遺贈寄付は人生最後の社会貢献 望む未来や社会の姿を選び取って後世へ
震災時の寄付経験、クラファンのブームも後押し
――日本における遺贈寄付の現状について。認知度や寄付件数は増加傾向にあるのでしょうか。 NPO法人 全国こども食堂支援センター・むすびえが実施した「第2回遺贈寄付に関する実態調査」によれば、遺贈寄付の認知度は全体で70.4%と、第1回調査の67.4%から増加。遺贈寄付の意向がある人の割合も全体で7.6%から10.0%になり、認知・意向ともに上昇していることがわかります(第1回調査の調査対象者は50~70代のため、50代以上で比較)。 遺贈寄付の件数も、NPO法人セイエンが国税庁に開示請求して得たデータを見ると、増加傾向にあると言えます。 ――震災やクラウドファンディングの普及なども後押しているのでしょうか? そうかもしれませんね。
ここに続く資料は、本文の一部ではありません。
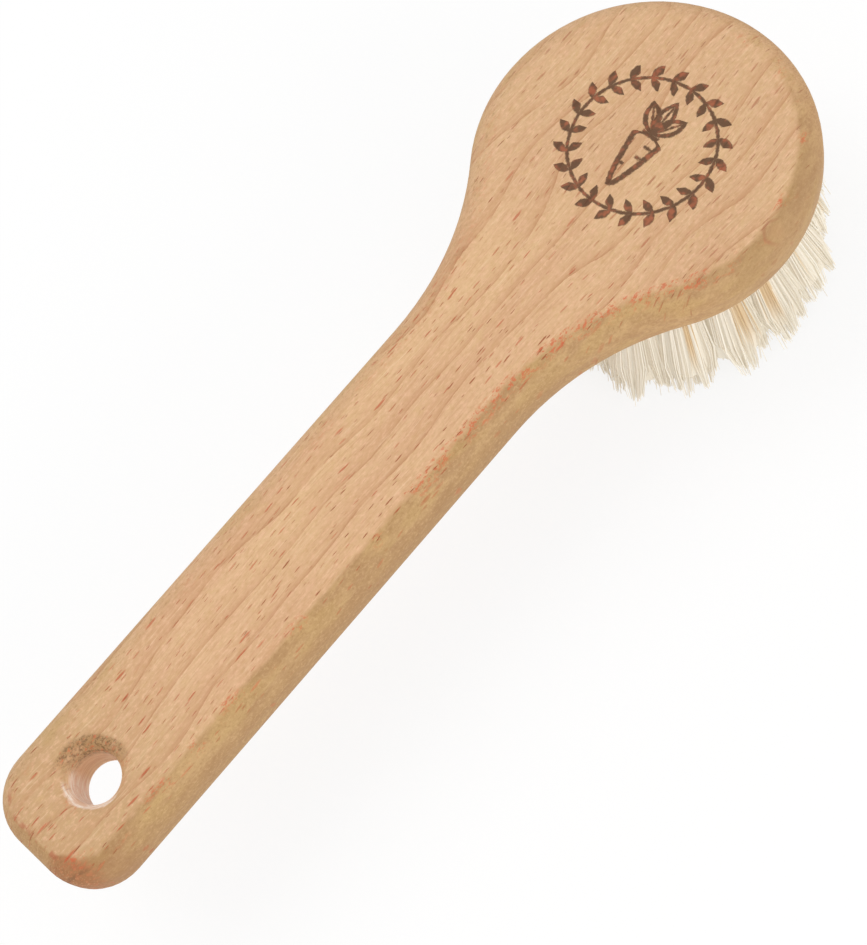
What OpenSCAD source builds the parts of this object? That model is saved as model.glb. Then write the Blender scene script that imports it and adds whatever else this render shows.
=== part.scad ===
// Round-headed wooden vegetable brush with bristle tufts and a hanging hole.
// The origin is the centre of the round head on the flat back face. +X runs
// from the handle to the head, +Z points out of the back face, and the
// bristles point along -Z.

/* [Board] */
// Length from the tail end to the front of the head
overall_length = 130; // [105:1:160]
// Diameter of the round head
head_diameter = 42.6; // [41:0.1:52]
// Width of the straight handle
handle_width = 19.2; // [16:0.1:24]
// Thickness of the board
board_thickness = 8.6; // [7.2:0.1:12]
// Radius of the hollow curve where the handle meets the head
neck_radius = 37.2; // [15:0.1:50]
// Radius of the two corners at the tail, seen from above
tail_corner_radius = 6.8; // [5:0.1:7.9]
// Rounding of the edge round the back face
back_edge_radius = 3.6; // [2:0.1:3.7]
// Rounding of the edge round the bristle face
bristle_edge_radius = 3.5; // [2:0.1:3.5]

/* [Hanging hole] */
// Diameter of the straight wall of the hole
hang_hole_diameter = 6.2; // [4:0.1:9]
// From the tail end to the middle of the hole
hang_hole_from_tail = 11.4; // [9:0.1:20]
// Rounding of the two mouths of the hole
hang_mouth_radius = 1.8; // [0.5:0.1:2]

/* [Tuft holes] */
// Diameter of the hole that takes one tuft
tuft_hole_diameter = 3.2; // [2.6:0.1:3.9]
// Depth of the tuft holes from the bristle face
tuft_hole_depth = 6; // [4.8:0.1:6.4]
// Flat wood left between the outer tufts and the rounded edge
tuft_edge_margin = 0.5; // [0.3:0.1:2]
// Gap all round between a tuft and its hole
tuft_clearance = 0.05; // [0.02:0.01:0.15]

/* [Bristles] */
// Length of the bristles outside the board
bristle_length = 17; // [12:0.5:24]
// Width of the bristle field at its tips, as a share of its width at the roots
field_spread = 1.28; // [1:0.01:1.35]
// Gap between the tips of neighbouring tufts
tip_gap = 0.6; // [0.4:0.1:2]
// Bristles in one tuft
bristles_per_tuft = 13; // [8:1:13]
// Width of one bristle at its root
bristle_width = 0.46; // [0.3:0.02:0.5]
// Depth of the flat cut across the longest tips
tip_cut = 0.5; // [0.2:0.1:1]

/* [Anchors] */
// How far an anchor reaches into the wood on each side of its hole
anchor_bite = 0.3; // [0.2:0.05:0.6]
// Height of the anchor, along the hole
anchor_height = 1.5; // [1:0.1:2]
// Thickness of the anchor
anchor_thickness = 0.35; // [0.2:0.05:0.6]
// Gap all round between the anchor and what it is pressed into
anchor_clearance = 0.02; // [0.01:0.01:0.05]
// Thickness of the folded roots between the anchor and the end of the hole
fold_thickness = 0.9; // [0.5:0.1:1.2]

/* [Hidden] */
$fn = 64;
// How far a cutter runs past the face that it opens
past = 1;

// Plan of the board
head_radius = head_diameter / 2;
half_width = handle_width / 2;
tail_x = head_radius - overall_length;
corner_x = tail_x + tail_corner_radius;
corner_y = half_width - tail_corner_radius;
neck_y = half_width + neck_radius;
neck_x = -sqrt(pow(head_radius + neck_radius, 2) - pow(neck_y, 2));
// Where the straight handle ends, in whole thousandths of a millimetre, and
// the little that is left from there to the centre of the neck curves
straight_end_x = round(1000 * neck_x) / 1000;
neck_rest = neck_x - straight_end_x;
hang_x = tail_x + hang_hole_from_tail;
// Width of the rim that is swept round the core of the board
rim = max(back_edge_radius, bristle_edge_radius) + 0.1;

// Rings of tufts, from the middle outwards
RING_COUNTS = [1, 6, 12, 18];
RING_NAMES = ["centre", "inner", "middle", "outer"];
LAST_RING = len(RING_COUNTS) - 1;
anchor_length = tuft_hole_diameter + 2 * anchor_bite;
tuft_reach = anchor_length / 2 + anchor_clearance;
field_radius = head_radius - bristle_edge_radius - tuft_edge_margin - tuft_reach;
ring_pitch = field_radius / LAST_RING;

// Heights in a tuft hole
face_z = -board_thickness;
hole_end_z = face_z + tuft_hole_depth;
root_top_z = hole_end_z - tuft_clearance;
anchor_top_z = root_top_z - fold_thickness;
anchor_z = anchor_top_z - anchor_height;
// The packed roots stand out of the hole this far before the bristles part
root_proud = 0.5;
root_z = face_z - root_proud;
root_radius = tuft_hole_diameter / 2 - tuft_clearance;

// Bristles: how deep they run into the packed roots, the place of the bend and
// the share of the spread that is reached there, the taper and the scatter
root_overlap = 0.3;
bend_share = 0.5;
bend_spread = 0.42;
tip_taper = 0.85;
tip_scatter = 0.25;
length_scatter = 1.6;
golden_angle = 137.508;

TUFTS = [for (ring = [0 : LAST_RING]) for (i = [0 : RING_COUNTS[ring] - 1]) [ring, i]];

function two_digits(n) = n < 10 ? str("0", n) : str(n);
function tuft_number(ring, i) =
    RING_COUNTS[ring] < 10 ? str(i + 1) : two_digits(i + 1);
function tuft_name(t) =
    t[0] == 0 ? "tuft_centre"
    : str("tuft_", RING_NAMES[t[0]], "_", tuft_number(t[0], t[1]));
function tuft_angle(t) = (t[1] + 0.5 * (t[0] % 2)) * 360 / RING_COUNTS[t[0]];
function tuft_centre(t) =
    t[0] * ring_pitch * [cos(tuft_angle(t)), sin(tuft_angle(t))];

// The rim's section, from x = 0 at the core to x = rim at the rounded edge
module rim_section() {
    upright = board_thickness - back_edge_radius - bristle_edge_radius;
    translate([0, face_z + bristle_edge_radius]) square([rim, upright]);
    translate([0, -back_edge_radius]) square([rim - back_edge_radius, back_edge_radius]);
    translate([rim - back_edge_radius, -back_edge_radius]) intersection() {
        circle(back_edge_radius);
        square(back_edge_radius);
    }
    translate([0, face_z]) square([rim - bristle_edge_radius, bristle_edge_radius]);
    translate([rim - bristle_edge_radius, face_z + bristle_edge_radius]) intersection() {
        circle(bristle_edge_radius);
        translate([0, -bristle_edge_radius]) square(bristle_edge_radius);
    }
}

// Part of the plan between the head and the straight handle, on one side
module neck_plan() {
    end_y = neck_y * straight_end_x / neck_x;
    polygon([[0, 0], [straight_end_x, end_y], [straight_end_x, 0]]);
}

module neck_sector() {
    translate([0, 0, face_z - past])
        linear_extrude(board_thickness + 2 * past) neck_plan();
}

// Moves what follows to the centre of a neck curve
module at_neck_centre() {
    translate([straight_end_x, neck_y, 0]) translate([neck_rest, 0, 0]) children();
}

// Rim round the head, as far as the two neck curves
module head_rim() difference() {
    rotate_extrude() translate([head_radius - rim, 0]) rim_section();
    for (side = [0, 1]) mirror([0, side, 0]) neck_sector();
}

// Rim along one neck curve
module neck_rim() intersection() {
    at_neck_centre()
        rotate_extrude() translate([neck_radius + rim, 0]) mirror([1, 0]) rim_section();
    neck_sector();
}

// Rim round one corner of the tail
module corner_rim() {
    translate([corner_x, corner_y, 0])
        rotate([0, 0, 90])
            rotate_extrude(angle = 90)
                translate([tail_corner_radius - rim, 0]) rim_section();
}

// Rim along a straight edge, which lies on x = 0 and runs along -Y
module straight_rim(length) {
    rotate([90, 0, 0]) linear_extrude(length) translate([-rim, 0]) rim_section();
}

// The plan inside the rims
module core_plan() {
    circle(head_radius - rim);
    translate([corner_x, rim - half_width])
        square([straight_end_x - corner_x, 2 * (half_width - rim)]);
    translate([tail_x + rim, -corner_y])
        square([tail_corner_radius - rim, 2 * corner_y]);
    for (side = [0, 1]) mirror([0, side]) {
        translate([corner_x, corner_y]) intersection() {
            circle(tail_corner_radius - rim);
            translate([rim - tail_corner_radius, 0]) square(tail_corner_radius - rim);
        }
        difference() {
            neck_plan();
            at_neck_centre() circle(neck_radius + rim);
        }
    }
}

// The core of the board, with its tuft holes
module drilled_core() difference() {
    translate([0, 0, face_z]) linear_extrude(board_thickness) core_plan();
    for (t = TUFTS) translate(tuft_centre(t)) tuft_hole();
}

// The rims, which carry the rounded edges
module rims() {
    head_rim();
    for (side = [0, 1]) mirror([0, side, 0]) {
        neck_rim();
        translate([corner_x, half_width, 0])
            rotate([0, 0, 90]) straight_rim(straight_end_x - corner_x);
        corner_rim();
    }
    translate([tail_x, -corner_y, 0]) rotate([0, 0, 180]) straight_rim(2 * corner_y);
}

// Straight hole through the board with a rounded mouth on each face
module hang_hole() {
    wall_radius = hang_hole_diameter / 2;
    mouth_radius = wall_radius + hang_mouth_radius;
    translate([hang_x, 0, 0]) rotate_extrude() difference() {
        translate([0, face_z - past]) square([mouth_radius, board_thickness + 2 * past]);
        translate([wall_radius, face_z + hang_mouth_radius])
            square([hang_mouth_radius + past, board_thickness - 2 * hang_mouth_radius]);
        for (z = [-hang_mouth_radius, face_z + hang_mouth_radius])
            translate([mouth_radius, z]) circle(hang_mouth_radius);
    }
}

// Blind hole, with the two narrow grooves that the anchor cuts as it goes in
module tuft_hole() {
    groove_length = anchor_length + 2 * anchor_clearance;
    groove_width = anchor_thickness + 2 * anchor_clearance;
    groove_top_z = anchor_top_z + anchor_clearance;
    translate([0, 0, face_z - past])
        cylinder(d = tuft_hole_diameter, h = tuft_hole_depth + past);
    translate([-groove_length / 2, -groove_width / 2, face_z - past])
        cube([groove_length, groove_width, groove_top_z - face_z + past]);
}

module wooden_body() color([0.84, 0.67, 0.49]) difference() {
    union() {
        drilled_core();
        rims();
    }
    hang_hole();
}

// Flat anchors, each lying in the fold of its tuft and biting into the wood
module tuft_anchors() color([0.72, 0.72, 0.74]) for (t = TUFTS)
    translate(tuft_centre(t))
        translate([-anchor_length / 2, -anchor_thickness / 2, anchor_z])
            cube([anchor_length, anchor_thickness, anchor_height]);

// Corners of a three-sided bristle at one height
function bristle_ring(centre, z, turn) = [
    for (k = [0 : 2])
        let (r = bristle_width / sqrt(3) * (z < root_z - past ? tip_taper : 1))
        [centre.x + r * cos(turn + 120 * k), centre.y + r * sin(turn + 120 * k), z]
];

// A bristle from its root through one bend to its tip, as closed triangles
module bristle(root, bend, tip, bend_z, tip_z, turn) {
    corners = concat(
        bristle_ring(root, root_z + root_overlap, turn),
        bristle_ring(bend, bend_z, turn),
        bristle_ring(tip, tip_z, turn)
    );
    sides = [
        for (ring = [0, 3]) for (k = [0 : 2])
            let (a = ring + k, b = ring + (k + 1) % 3)
            each [[a, b, b + 3], [a, b + 3, a + 3]]
    ];
    polyhedron(corners, concat([[0, 2, 1]], sides, [[6, 7, 8]]));
}

// The bristles of one tuft part evenly from the packed roots, so none cross
module tuft_bristles(centre, seed) {
    count = bristles_per_tuft;
    scatter = rands(-1, 1, 3 * count, seed);
    bristle_radius = bristle_width / sqrt(3);
    spread_radius = root_radius - bristle_radius;
    tip_pitch = ring_pitch * field_spread;
    tip_radius = (tip_pitch - tip_gap) / 2 - sqrt(2) * tip_scatter - bristle_radius;
    lowest_z = face_z - bristle_length;
    for (k = [0 : count - 1]) {
        angle = k * golden_angle + seed * 29;
        place = sqrt((k + 0.5) / count) * [cos(angle), sin(angle)];
        sway = tip_scatter * [scatter[3 * k], scatter[3 * k + 1]];
        root = centre + spread_radius * place;
        tip = field_spread * centre + tip_radius * place + sway;
        free_z = lowest_z - tip_cut + length_scatter * (1 + scatter[3 * k + 2]) / 2;
        tip_z = max(free_z, lowest_z);
        bend_z = root_z + (tip_z - root_z) * bend_share;
        bend = root + (tip - root) * bend_spread;
        bristle(root, bend, tip, bend_z, tip_z, angle);
    }
}

// One folded tuft: packed roots round the anchor, and the bristles below
module tuft(t) color([0.92, 0.88, 0.80]) {
    centre = tuft_centre(t);
    window = [
        2 * root_radius + 2 * past,
        anchor_thickness + 2 * anchor_clearance,
        anchor_height + 2 * anchor_clearance
    ];
    difference() {
        translate([centre.x, centre.y, root_z])
            cylinder(r = root_radius, h = root_top_z - root_z);
        translate([centre.x, centre.y, anchor_z + anchor_height / 2])
            cube(window, center = true);
    }
    tuft_bristles(centre, 10 * t[0] * t[0] + t[1]);
}

wooden_body();
tuft_anchors();
for (t = TUFTS) tuft(t);
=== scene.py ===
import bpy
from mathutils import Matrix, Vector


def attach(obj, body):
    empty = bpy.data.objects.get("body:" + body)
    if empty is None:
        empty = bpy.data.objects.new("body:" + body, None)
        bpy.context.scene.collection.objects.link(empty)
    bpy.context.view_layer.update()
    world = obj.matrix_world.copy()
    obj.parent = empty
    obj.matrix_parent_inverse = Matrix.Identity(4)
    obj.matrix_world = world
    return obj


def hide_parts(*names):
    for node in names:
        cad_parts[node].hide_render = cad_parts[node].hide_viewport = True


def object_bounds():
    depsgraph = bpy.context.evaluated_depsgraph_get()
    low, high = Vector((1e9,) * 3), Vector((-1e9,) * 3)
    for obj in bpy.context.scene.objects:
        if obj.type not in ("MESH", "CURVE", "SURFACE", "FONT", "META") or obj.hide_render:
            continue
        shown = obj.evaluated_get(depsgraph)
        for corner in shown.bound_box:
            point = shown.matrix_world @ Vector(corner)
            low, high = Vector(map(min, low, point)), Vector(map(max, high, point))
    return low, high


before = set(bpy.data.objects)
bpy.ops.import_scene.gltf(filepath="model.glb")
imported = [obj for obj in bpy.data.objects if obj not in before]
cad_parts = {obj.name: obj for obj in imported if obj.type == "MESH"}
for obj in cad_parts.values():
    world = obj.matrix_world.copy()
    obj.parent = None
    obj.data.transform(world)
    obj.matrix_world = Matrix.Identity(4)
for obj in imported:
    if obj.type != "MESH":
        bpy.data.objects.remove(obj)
cad_box = [list(corner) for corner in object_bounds()]

import math
import random

import bmesh
import bpy
from mathutils import Matrix, Vector

# The frame is the part's own: the origin is the centre of the round head on
# the flat back face, +X runs from the handle to the head, +Z points out of the
# back face. Lengths are written in millimetres and turned into metres by MM.
MM = 0.001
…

遺贈寄付は、「寄付をしたことがある」という経験をすることが大きなハードルを下げることがわかっています。東日本大震災が発生した2011年は、災害支援の個人の寄付総額が大幅に増加し、日本人の寄付への意識が変わった「寄付元年」とも呼ばれています。クラウドファンディングによって寄付に対する抵抗感が下がってきたことも一因かもしれません。
おひとりさまの遺贈に多い「包括遺贈」に注意
――寄付先はどのように選べば良いでしょうか。信頼できる寄付先を見分ける方法はありますか。 まずは、気になる公益団体・法人のホームページを見て、遺贈寄付を受け付けているか確認しましょう。遺贈寄付パンフレットなどの資料を取り寄せて、活動内容や寄付金の使途を見定めることも重要です。一度、少額でお試し寄付をするのもおすすめです。お礼状やイベントの招待が送られてくることもあるので、そこで相性を見極めるのも一つの手です。 ――遺贈をする際のポイントや注意点すべき点を教えてください。 相続人が全くいない方は包括遺贈を検討することもあると思いますが、包括遺贈を受ける団体が少ないので注意が必要です。これは、民法の規定で「包括受遺者は、相続人と同一の権利義務を有する」とされているためです。つまり、包括遺贈者は「プラスの財産もマイナスの財産(債務)も引き継ぐ」ことになる。「財産の2分の1を包括遺贈する」のであれば、借金の2分の1も承継することになってしまい、プラスの財産よりもマイナスの財産の方が多い場合も考えられるので、遺贈寄付を受け取る非営利団体にとってはリスクになってしまう。包括遺贈で遺言を書く場合は、事前にその団体に相談しましょう。 もう一つは不動産遺贈です。不動産は売却できない可能性があるため不動産の寄付は受け付けていない団体が多いです。また、無償で遺贈して譲渡所得がなくても、事実上あったとみなされる「みなし譲渡課税」の問題もあります。これは、法人に不動産を遺贈した場合、実際には売買がなされていないのに譲渡があったとみなし、含み益に対して課税される制度です。この税金を負担するのは遺贈を受けるNPO法人ではなく寄付した側、すなわち遺贈者の相続人(子どもなど)であることに注意が必要です。これを回避する方法としては、遺言書に「この遺贈の負担として、みなし譲渡所得税は受遺者が支払うものとする」と書くなどの方法があります。